Ces invités montrent l’importance que tu accordes aux relations humaines. Comme les gens, ici, tu sembles tout aussi attachée à tes racines familiales. Sister, par exemple, est inspirée d’une histoire réelle…C’est une simple chanson d’amour que j’adresse à ma sœur (ndlr : la journaliste Manon Loizeau). Elle parle de la séparation vécue par une enfant de quatre et demi qui ne comprend pas pourquoi on repart sans sa sœur et qui trouve ça injuste pour celle-ci. C’est aussi une manière d’évoquer ce lien très fort qui existe entre frères et sœurs.
Ton expérience dans le théâtre influe-t-elle sur ton travail, aujourd’hui ?Oui, même si ce n’est pas une chose à laquelle je pense systématiquement. J’ai toujours eu besoin d’images. Ma maman est peintre, ma famille maternelle est dans le théâtre. L’image nourrit ce que j’écris, c’est vrai, et cela se prolonge jusque sur la scène.

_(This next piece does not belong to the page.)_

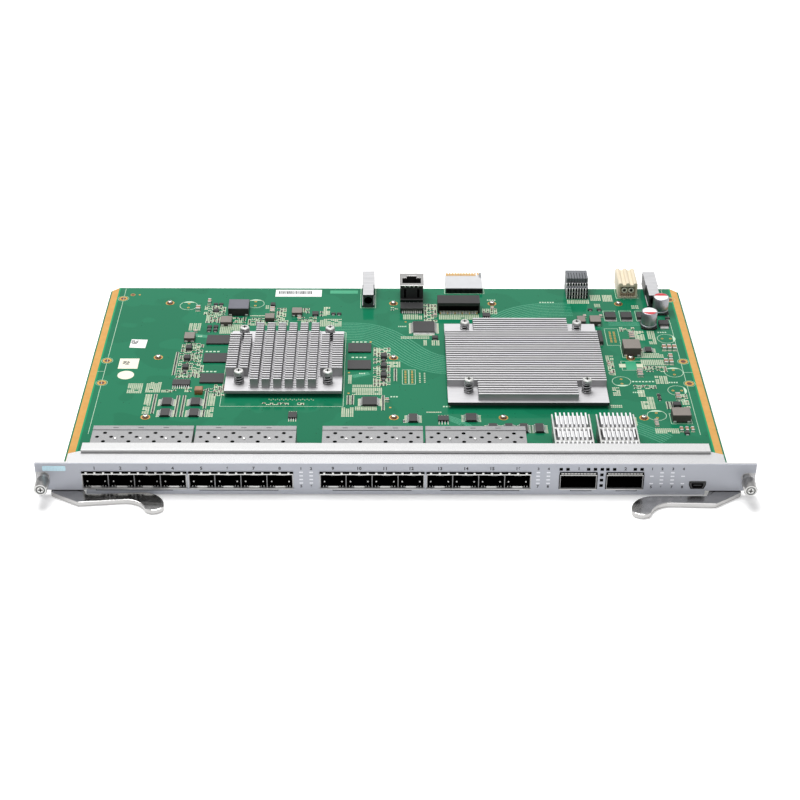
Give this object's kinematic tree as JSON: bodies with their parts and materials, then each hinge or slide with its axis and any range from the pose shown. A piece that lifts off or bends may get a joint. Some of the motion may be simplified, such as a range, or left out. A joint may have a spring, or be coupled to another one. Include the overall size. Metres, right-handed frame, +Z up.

Jusqu’à quand se déroule la tournée ?Jusqu’à la mi-mai. Ensuite, on va prendre un peu de repos (sourire) avant de se pencher sur l’écriture du prochain disque et probablement d’une bande originale de film.
Tu sais déjà à quoi va ressembler ce troisième album ? Des chansons sont-elles déjà écrites ?Non. Il y a des choses qui me viennent mais il est encore trop tôt pour en parler. J’ai hâte de m’y remettre mais je n’ai pas envie de me précipiter. J’ai envie de faire le troisième disque que je dois faire et ça demande beaucoup de maturation, je pense.
Dernière question : la chute de Voilà pourquoi est-elle toujours d’actualité selon toi ?Elle est encore plus, oui (rires).
C’est ton côté Dylan qui ressort ?Dans ce cas, il faut que je m’excuse auprès de Dylan.
Voilà pourquoi est un petit pied-de-nez sympathique. Je ne pense pas qu’elle change la face du monde. Les chansons de Dylan, elles, ont cela de puissant qu’elles ont ébranlé la bonne conscience réactionnaire et puritaine à une époque où cette dernière était très forte. Il a rassemblé des gens derrière des mots. Peu de gens l’ont fait. En France, Renaud a su le faire à une époque. A côté de ça, ma chute de
Voilà pourquoi est mignonne et reste, pour revenir à ta question, très fortement d’actualité (sourire).